→ TASK PROMPT:
Begin with the line that contains "Recreate this object" and end with the line that contains "BORE_R = 5.0 * MM": copy that span of lines exactly, and nothing outside it.

→ TASK INPUTS:
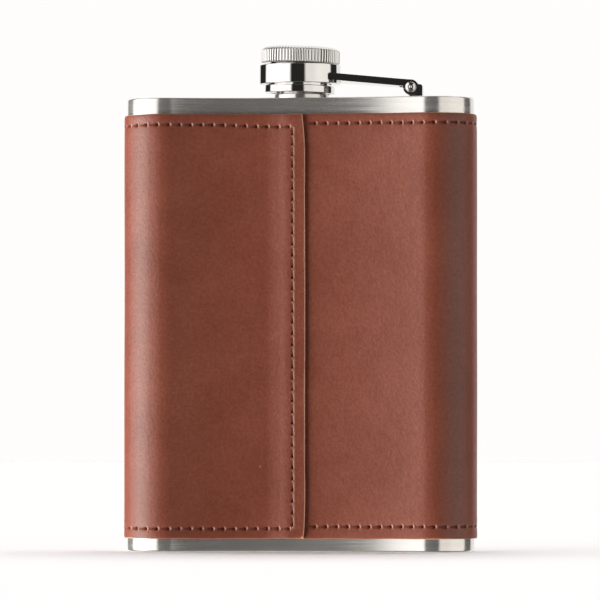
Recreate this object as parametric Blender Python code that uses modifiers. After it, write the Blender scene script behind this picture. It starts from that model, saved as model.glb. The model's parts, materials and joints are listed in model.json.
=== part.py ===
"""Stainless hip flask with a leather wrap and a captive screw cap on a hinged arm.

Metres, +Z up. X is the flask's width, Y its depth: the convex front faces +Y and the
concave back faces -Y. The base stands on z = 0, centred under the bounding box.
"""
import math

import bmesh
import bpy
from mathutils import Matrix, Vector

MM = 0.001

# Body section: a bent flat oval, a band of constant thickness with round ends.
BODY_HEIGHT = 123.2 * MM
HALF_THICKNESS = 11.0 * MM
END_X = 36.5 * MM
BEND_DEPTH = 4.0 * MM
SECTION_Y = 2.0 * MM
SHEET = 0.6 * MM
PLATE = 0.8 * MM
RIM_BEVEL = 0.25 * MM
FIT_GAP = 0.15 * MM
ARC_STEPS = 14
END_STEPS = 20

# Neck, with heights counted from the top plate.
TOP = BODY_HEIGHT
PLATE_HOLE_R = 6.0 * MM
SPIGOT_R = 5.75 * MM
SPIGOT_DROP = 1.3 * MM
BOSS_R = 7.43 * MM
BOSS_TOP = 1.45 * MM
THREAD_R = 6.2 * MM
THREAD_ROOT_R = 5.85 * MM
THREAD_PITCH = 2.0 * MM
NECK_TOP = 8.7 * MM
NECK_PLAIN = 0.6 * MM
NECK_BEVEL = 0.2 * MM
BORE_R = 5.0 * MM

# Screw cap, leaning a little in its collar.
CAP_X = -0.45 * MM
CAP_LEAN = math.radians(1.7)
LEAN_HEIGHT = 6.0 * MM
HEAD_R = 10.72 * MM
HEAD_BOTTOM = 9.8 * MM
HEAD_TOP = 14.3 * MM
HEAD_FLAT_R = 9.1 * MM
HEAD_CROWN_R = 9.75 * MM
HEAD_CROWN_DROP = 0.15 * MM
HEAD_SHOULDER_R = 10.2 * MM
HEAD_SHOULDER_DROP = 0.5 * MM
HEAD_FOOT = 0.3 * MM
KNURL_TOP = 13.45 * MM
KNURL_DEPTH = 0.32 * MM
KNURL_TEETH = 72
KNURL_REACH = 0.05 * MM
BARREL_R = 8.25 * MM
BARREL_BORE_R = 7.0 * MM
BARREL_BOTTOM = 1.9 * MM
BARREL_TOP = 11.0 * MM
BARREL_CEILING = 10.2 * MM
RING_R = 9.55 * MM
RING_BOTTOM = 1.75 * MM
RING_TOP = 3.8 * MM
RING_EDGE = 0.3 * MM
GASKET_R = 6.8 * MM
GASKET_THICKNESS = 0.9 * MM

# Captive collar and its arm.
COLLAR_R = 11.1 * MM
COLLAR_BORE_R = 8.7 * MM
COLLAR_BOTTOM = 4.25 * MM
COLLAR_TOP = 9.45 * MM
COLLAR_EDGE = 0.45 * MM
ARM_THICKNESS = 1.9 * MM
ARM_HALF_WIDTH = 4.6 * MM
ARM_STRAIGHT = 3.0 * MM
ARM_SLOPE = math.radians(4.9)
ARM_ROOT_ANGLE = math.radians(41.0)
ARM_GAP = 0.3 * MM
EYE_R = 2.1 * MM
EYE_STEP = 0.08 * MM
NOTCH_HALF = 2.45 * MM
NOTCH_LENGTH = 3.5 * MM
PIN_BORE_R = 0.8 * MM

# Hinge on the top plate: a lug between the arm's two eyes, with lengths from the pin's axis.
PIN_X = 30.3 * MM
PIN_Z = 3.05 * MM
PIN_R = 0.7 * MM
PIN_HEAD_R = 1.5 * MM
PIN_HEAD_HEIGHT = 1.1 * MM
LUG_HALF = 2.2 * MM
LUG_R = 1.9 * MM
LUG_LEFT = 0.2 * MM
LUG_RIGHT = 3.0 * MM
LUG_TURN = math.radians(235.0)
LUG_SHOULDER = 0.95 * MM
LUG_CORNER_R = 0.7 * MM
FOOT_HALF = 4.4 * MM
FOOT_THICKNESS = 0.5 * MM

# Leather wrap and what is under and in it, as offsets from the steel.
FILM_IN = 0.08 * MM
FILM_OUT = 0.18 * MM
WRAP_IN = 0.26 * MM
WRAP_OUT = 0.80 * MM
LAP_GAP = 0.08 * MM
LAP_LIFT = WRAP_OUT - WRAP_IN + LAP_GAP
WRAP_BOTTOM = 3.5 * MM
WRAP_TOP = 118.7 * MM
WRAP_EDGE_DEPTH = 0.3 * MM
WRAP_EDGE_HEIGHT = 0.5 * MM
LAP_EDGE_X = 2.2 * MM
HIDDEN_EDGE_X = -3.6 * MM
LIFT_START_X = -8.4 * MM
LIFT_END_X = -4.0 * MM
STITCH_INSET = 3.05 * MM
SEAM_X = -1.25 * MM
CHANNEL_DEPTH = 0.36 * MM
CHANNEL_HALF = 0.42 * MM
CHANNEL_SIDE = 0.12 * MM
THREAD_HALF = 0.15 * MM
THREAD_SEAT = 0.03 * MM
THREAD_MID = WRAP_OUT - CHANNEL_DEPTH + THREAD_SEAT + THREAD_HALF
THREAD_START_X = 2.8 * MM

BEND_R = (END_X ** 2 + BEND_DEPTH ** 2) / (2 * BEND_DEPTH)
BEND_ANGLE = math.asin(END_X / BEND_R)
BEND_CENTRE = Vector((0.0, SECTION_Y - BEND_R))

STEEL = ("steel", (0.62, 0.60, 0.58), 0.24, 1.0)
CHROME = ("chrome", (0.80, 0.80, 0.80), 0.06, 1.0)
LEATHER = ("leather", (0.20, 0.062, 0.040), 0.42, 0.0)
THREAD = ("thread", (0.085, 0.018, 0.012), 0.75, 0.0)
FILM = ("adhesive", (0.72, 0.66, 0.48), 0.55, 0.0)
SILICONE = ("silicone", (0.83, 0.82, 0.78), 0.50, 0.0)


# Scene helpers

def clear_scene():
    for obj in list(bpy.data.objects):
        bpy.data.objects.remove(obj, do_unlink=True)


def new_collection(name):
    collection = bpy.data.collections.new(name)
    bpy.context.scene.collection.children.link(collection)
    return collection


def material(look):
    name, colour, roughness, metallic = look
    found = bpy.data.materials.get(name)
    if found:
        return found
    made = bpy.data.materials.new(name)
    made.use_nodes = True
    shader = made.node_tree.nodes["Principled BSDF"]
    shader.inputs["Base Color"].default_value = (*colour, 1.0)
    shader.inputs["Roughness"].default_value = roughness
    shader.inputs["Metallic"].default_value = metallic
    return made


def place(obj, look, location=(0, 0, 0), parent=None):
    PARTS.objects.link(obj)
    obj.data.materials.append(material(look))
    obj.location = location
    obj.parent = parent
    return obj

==

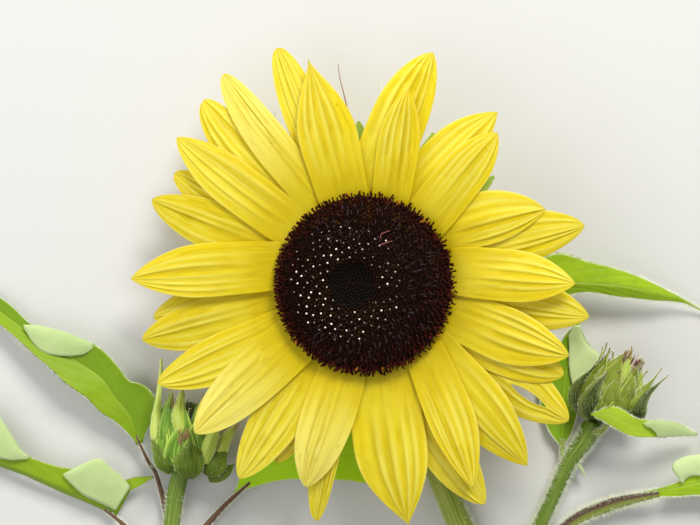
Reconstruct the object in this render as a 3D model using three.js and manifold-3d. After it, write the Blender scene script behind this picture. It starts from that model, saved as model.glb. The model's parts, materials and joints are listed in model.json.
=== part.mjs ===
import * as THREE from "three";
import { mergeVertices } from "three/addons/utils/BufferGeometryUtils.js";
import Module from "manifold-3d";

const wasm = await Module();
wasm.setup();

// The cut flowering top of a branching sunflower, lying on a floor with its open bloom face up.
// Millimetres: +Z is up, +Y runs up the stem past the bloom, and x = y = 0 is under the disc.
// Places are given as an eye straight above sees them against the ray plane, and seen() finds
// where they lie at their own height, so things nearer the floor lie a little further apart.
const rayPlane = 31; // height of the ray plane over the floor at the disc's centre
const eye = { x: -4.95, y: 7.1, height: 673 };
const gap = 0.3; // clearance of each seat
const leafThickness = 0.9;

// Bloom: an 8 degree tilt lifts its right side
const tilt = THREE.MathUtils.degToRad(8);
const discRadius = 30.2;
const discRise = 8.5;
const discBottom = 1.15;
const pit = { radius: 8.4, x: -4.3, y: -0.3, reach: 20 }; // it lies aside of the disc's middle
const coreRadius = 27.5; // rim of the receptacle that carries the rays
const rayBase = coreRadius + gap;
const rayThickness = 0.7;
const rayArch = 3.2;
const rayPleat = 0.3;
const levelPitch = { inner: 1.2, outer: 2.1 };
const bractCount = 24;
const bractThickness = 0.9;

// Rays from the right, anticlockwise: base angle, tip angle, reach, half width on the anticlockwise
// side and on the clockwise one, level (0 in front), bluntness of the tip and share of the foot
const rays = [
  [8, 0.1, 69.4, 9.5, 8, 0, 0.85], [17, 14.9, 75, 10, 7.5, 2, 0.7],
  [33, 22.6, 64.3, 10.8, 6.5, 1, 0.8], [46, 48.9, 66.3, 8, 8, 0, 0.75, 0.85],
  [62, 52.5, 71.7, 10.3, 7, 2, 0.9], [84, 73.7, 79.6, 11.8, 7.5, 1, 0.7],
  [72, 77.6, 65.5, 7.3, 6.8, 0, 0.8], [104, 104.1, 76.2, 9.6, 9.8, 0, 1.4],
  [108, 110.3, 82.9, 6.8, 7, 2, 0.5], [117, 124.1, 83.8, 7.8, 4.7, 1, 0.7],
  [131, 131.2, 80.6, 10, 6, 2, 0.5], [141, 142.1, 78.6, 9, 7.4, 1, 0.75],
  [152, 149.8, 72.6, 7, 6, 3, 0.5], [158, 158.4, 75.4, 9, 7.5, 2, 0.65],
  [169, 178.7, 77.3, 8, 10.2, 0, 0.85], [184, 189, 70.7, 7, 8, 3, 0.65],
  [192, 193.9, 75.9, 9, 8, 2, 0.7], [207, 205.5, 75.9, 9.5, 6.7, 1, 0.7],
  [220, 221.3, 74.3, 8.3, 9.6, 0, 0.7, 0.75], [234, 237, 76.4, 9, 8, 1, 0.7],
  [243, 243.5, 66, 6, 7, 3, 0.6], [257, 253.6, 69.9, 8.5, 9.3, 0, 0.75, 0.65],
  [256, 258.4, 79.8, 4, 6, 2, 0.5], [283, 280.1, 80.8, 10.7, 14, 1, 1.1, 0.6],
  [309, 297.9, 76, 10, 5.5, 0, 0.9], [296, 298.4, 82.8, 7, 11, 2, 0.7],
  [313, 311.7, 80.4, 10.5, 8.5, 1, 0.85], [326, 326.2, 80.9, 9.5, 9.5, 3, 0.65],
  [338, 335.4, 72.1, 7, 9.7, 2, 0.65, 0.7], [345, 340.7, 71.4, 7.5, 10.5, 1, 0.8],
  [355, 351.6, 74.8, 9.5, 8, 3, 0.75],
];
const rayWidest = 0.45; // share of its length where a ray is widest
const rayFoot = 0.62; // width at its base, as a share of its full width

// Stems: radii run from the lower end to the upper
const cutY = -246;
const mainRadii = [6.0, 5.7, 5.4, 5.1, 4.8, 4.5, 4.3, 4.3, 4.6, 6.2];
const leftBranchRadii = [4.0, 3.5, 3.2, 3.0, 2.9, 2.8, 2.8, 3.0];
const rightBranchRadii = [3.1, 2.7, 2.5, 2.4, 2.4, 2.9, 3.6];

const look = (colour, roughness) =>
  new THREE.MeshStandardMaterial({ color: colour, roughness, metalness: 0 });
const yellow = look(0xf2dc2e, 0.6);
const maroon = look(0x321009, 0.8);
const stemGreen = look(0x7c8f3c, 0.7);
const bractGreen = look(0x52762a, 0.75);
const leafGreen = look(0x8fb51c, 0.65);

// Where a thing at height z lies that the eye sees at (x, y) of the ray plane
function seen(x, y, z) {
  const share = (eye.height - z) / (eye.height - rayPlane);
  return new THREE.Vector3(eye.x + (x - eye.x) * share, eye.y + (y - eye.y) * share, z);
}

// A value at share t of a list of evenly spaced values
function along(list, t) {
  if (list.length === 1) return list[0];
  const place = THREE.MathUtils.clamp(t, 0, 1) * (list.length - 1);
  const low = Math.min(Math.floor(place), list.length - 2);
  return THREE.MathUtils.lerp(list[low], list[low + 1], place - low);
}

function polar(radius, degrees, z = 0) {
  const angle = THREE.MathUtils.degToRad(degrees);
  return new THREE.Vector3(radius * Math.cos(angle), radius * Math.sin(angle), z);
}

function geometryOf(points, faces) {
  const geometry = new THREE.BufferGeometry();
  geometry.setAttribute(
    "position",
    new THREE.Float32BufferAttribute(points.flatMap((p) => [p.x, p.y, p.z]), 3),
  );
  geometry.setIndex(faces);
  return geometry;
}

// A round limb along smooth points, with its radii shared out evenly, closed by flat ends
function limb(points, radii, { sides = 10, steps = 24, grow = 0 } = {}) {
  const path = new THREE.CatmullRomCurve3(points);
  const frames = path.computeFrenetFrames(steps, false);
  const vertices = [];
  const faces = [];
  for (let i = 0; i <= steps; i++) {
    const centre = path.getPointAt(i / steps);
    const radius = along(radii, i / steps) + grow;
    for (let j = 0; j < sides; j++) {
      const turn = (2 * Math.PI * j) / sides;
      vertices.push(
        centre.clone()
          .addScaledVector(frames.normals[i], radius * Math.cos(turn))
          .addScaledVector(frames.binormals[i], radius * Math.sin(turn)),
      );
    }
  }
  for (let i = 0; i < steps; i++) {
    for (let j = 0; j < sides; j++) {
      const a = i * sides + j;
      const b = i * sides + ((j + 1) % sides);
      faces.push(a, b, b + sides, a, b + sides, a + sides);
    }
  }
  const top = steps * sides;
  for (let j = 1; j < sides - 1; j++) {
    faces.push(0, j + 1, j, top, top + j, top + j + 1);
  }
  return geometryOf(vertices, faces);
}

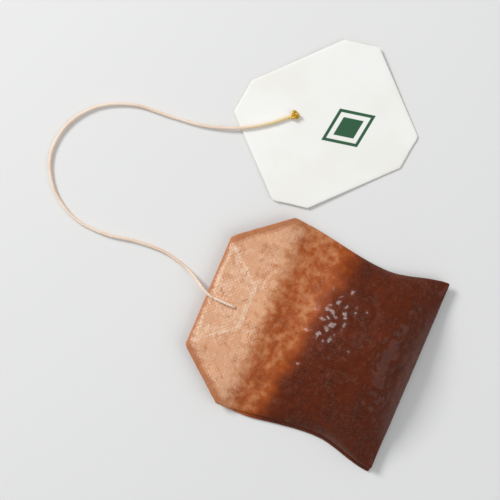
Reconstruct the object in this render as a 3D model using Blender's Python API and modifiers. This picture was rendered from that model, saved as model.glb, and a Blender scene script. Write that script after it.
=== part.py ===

→ OUTPUT FOR THIS EXERCISE:
Recreate this object as parametric Blender Python code that uses modifiers. After it, write the Blender scene script behind this picture. It starts from that model, saved as model.glb. The model's parts, materials and joints are listed in model.json.
=== part.py ===
"""Stainless hip flask with a leather wrap and a captive screw cap on a hinged arm.

Metres, +Z up. X is the flask's width, Y its depth: the convex front faces +Y and the
concave back faces -Y. The base stands on z = 0, centred under the bounding box.
"""
import math

import bmesh
import bpy
from mathutils import Matrix, Vector

MM = 0.001

# Body section: a bent flat oval, a band of constant thickness with round ends.
BODY_HEIGHT = 123.2 * MM
HALF_THICKNESS = 11.0 * MM
END_X = 36.5 * MM
BEND_DEPTH = 4.0 * MM
SECTION_Y = 2.0 * MM
SHEET = 0.6 * MM
PLATE = 0.8 * MM
RIM_BEVEL = 0.25 * MM
FIT_GAP = 0.15 * MM
ARC_STEPS = 14
END_STEPS = 20

# Neck, with heights counted from the top plate.
TOP = BODY_HEIGHT
PLATE_HOLE_R = 6.0 * MM
SPIGOT_R = 5.75 * MM
SPIGOT_DROP = 1.3 * MM
BOSS_R = 7.43 * MM
BOSS_TOP = 1.45 * MM
THREAD_R = 6.2 * MM
THREAD_ROOT_R = 5.85 * MM
THREAD_PITCH = 2.0 * MM
NECK_TOP = 8.7 * MM
NECK_PLAIN = 0.6 * MM
NECK_BEVEL = 0.2 * MM
BORE_R = 5.0 * MM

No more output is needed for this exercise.